In the early history of photography, it was perceived as a medium, in poor relation to the older, established visual arts, such as drawing and painting. The arguments started from the fact that a camera is a mechanical instrument. Because the mechanical procedure of taking a picture is automatic, detractors claimed that photography required no coordination of hand and eye and none of the manual skills essential to drawing and painting. They also argued that photography required no creativity or imagination because the photographic subject was “ready-made” and did not require manipulation or control by the photographer.
The point to argue here is if photography is really considered as an art-form in India. In a new trend of surrealism and exploration, more and more artists are looking to photorealism as one of their options to vent their creativity. Photography has an interesting history in India. The British brought it with them, and passed it on. Some of the Maharajas became very famous for the photographs they took. Until very recently, there was not much exposure for photography other than its commercial use for weddings and advertisement. Photographers need a platform; they need exposure and guidance to show their work. I think the turn today is about people paying more attention to image making. Photo-artists have always existed, but they have not had much commercial exposure. I have always wanted to do personal work rather than commissioned work (commercial work like advertising, for example). But, until now, one could not sustain oneself just doing personal projects. Most definitely, because photography isn’t only about taking a picture, it’s so much more than that for many people. People who pay attention to detail, composition, and how they develop the film itself, colour or black and white, attention to focus; every photographer is different when it comes to this art form.

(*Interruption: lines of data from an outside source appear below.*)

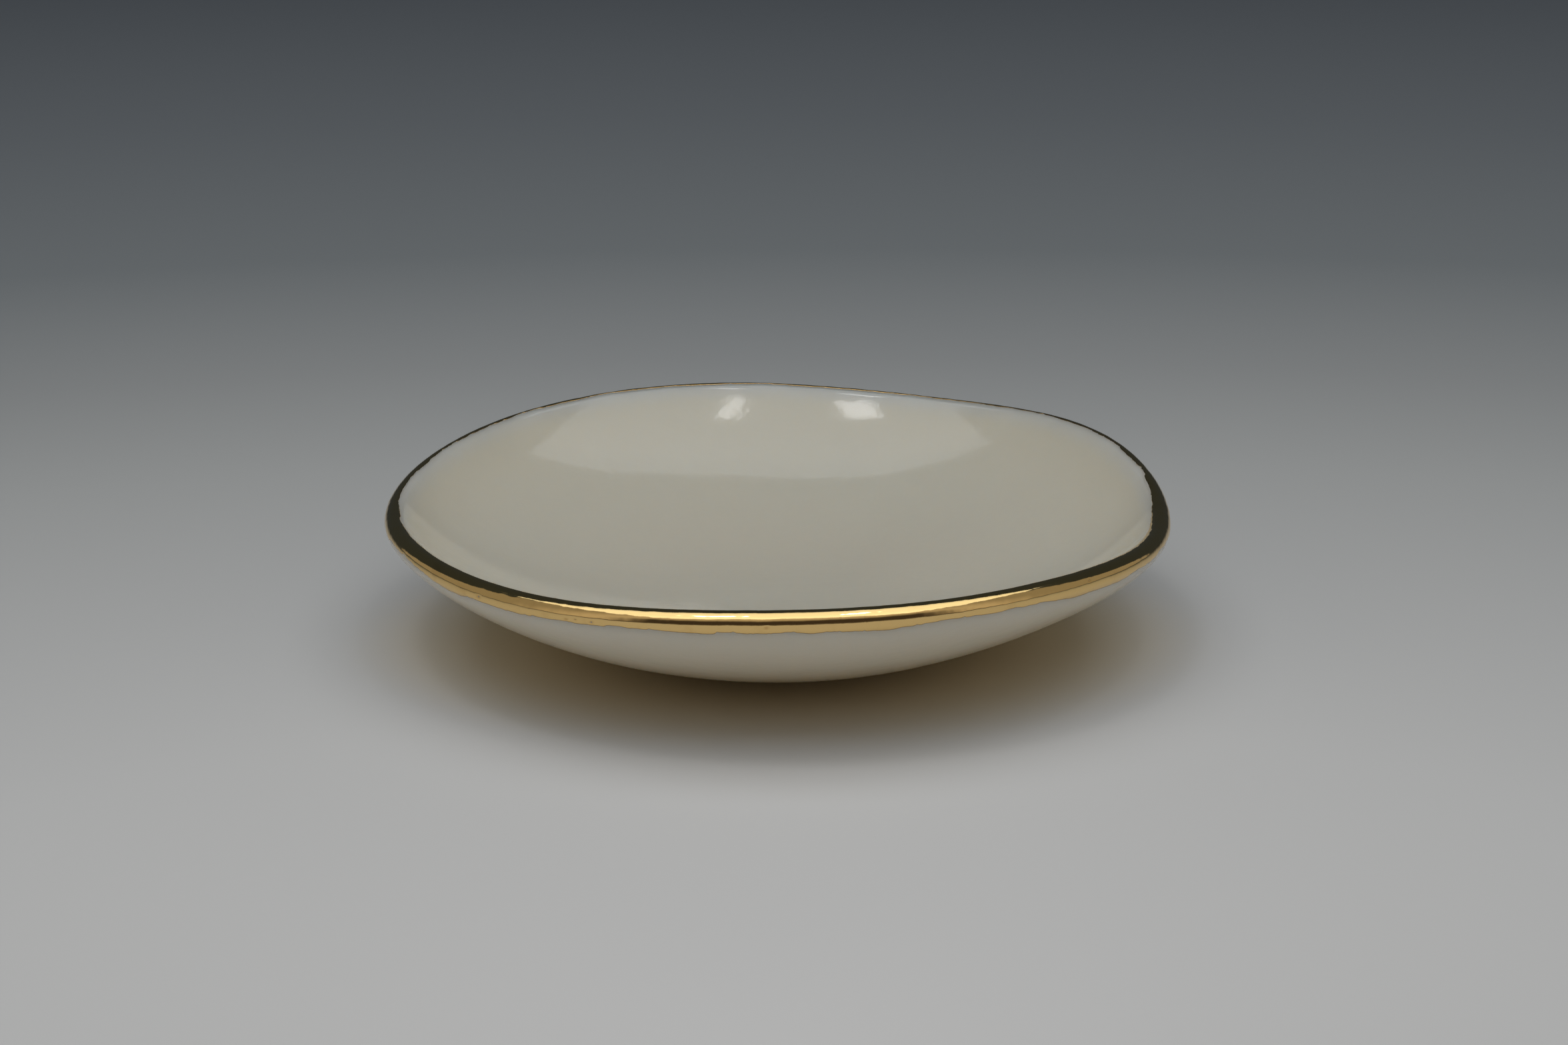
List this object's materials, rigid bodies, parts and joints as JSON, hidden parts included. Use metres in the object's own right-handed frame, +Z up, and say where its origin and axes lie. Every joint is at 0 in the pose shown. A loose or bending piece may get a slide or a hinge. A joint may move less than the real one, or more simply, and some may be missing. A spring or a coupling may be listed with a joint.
{
  "type": "ring dish",
  "caption": "Small shallow round ring dish in glazed ivory porcelain, with a gently wavy hand-formed rim, a bright gold lustre band over the lip and a low foot ring.",
  "frame": {"origin": "middle of the foot ring's land, on the surface that the dish stands on", "axes": "+Z up out of the open dish, -Y towards the side nearest the picture's camera, +X to the picture's right"},
  "size_m": [0.0779, 0.0781, 0.0161],
  "materials": {
    "porcelain": "gloss glaze, bare at the foot",
    "gold": "polished lustre"
  },
  "bodies": {
    "root": {"porcelain_body": "porcelain", "gold_rim": "gold"}
  },
  "joints": []
}
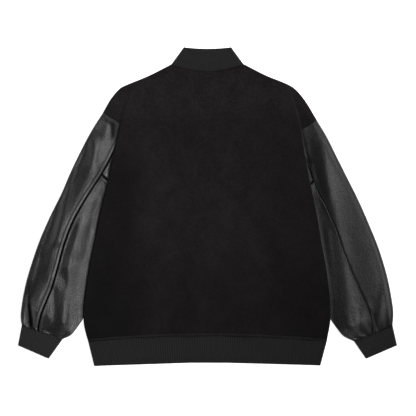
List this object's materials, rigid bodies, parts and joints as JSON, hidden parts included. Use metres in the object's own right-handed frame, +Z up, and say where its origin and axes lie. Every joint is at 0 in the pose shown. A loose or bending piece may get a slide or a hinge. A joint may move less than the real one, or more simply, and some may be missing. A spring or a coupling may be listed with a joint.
{
  "type": "varsity jacket",
  "caption": "Oversize varsity jacket laid flat on its front: wool body, leather-look sleeves, rib-knit collar, cuffs and hem, snap front.",
  "frame": {"origin": "centre of the jacket's bounding box, on the surface it lies on", "axes": "+Z up from the surface, +Y towards the collar, +X to the right as seen from above the back"},
  "size_m": [0.931, 0.7823, 0.0284],
  "materials": {
    "wool": "matt brushed wool",
    "sleeve_leather": "soft sheen, fine pebble grain",
    "rib_knit": "matt rib knit",
    "snap": "dark satin"
  },
  "bodies": {
    "root": {"back": "wool", "front_left": "wool", "front_right": "wool", "snap_1": "snap", "snap_2": "snap", "snap_3": "snap", "snap_4": "snap", "snap_5": "snap", "snap_6": "snap", "sleeve_left_upper": "sleeve_leather", "sleeve_left_gusset": "sleeve_leather", "sleeve_left_under": "sleeve_leather", "cuff_left": "rib_knit", "sleeve_right_upper": "sleeve_leather", "sleeve_right_gusset": "sleeve_leather", "sleeve_right_under": "sleeve_leather", "cuff_right": "rib_knit", "hem_rib": "rib_knit", "collar": "rib_knit"}
  },
  "joints": []
}
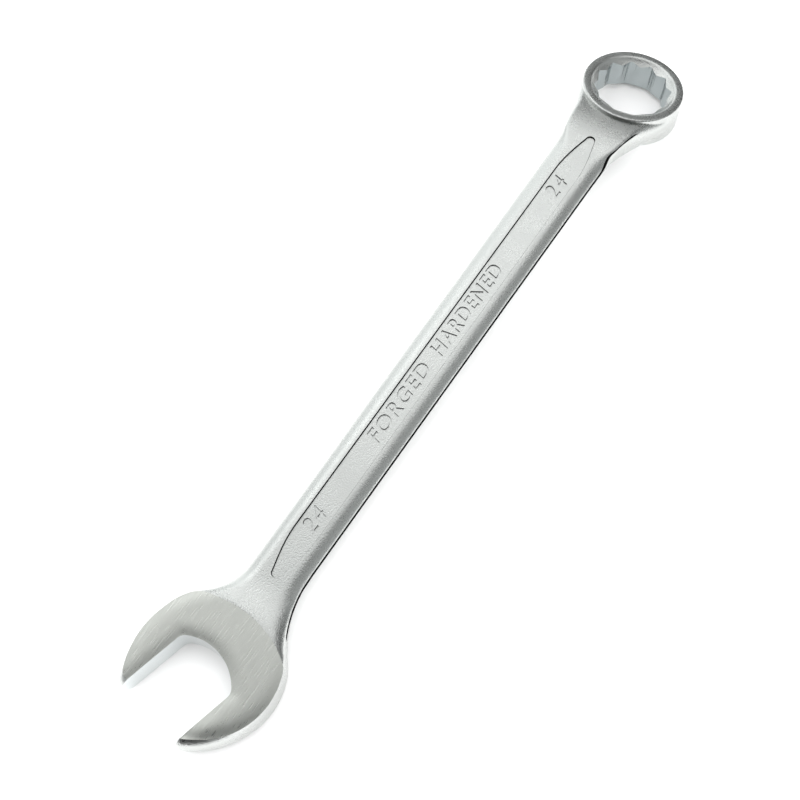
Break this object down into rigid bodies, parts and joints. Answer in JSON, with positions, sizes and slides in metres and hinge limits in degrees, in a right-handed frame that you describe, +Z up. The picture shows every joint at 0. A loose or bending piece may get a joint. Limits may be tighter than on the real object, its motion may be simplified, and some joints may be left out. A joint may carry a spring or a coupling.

In order to propagate photography as an artistic medium in India, Asian Photography started an initiative called “Artistique” in the year 2013. We came up with this idea to not only celebrate World Photography Day, but also to promote the culture of photography, as it’s high time it gets the respect it deserves. The initiative highlights an exhibition of photographic art and a contest on its sidelines. This year, starting World Photography Day, for ten days, we will have two remarkable photographers, Sudhir Shivaraman and Martin Prihoda, exhibiting their work under the category “Beauty”. With them, we will have the winning entries of the contest with each category, and honorary mentions from the Jury, being displayed.
While we were travelling around talking to students from different colleges, promoting Artistique, we asked all of them to tell us “Why should photography be promoted as an art-form”. You have seen most of the quotes from people while reading the article. But here is the most elaborate point answer that we received from Snehi Singh, a second year student from Symbiosis School of Photography, Pune:
“Photography is made up of two words, “photo” and “graphy” which literally means painting. To most people in India, photography is about clicking the button and capturing the moment. This is true. Of Course! We do that that and it is about that. But does it end here? I think not. Like any other respected art form, photography demands a vision, a background, an understanding of your subject, of lights, of colours, the textures and all the other elements of visual art. A photographer is also an artist who controls and decides everything. He evokes emotions and expresses what cannot be expressed through mere words. Thus, it’s high time photography gets its due.”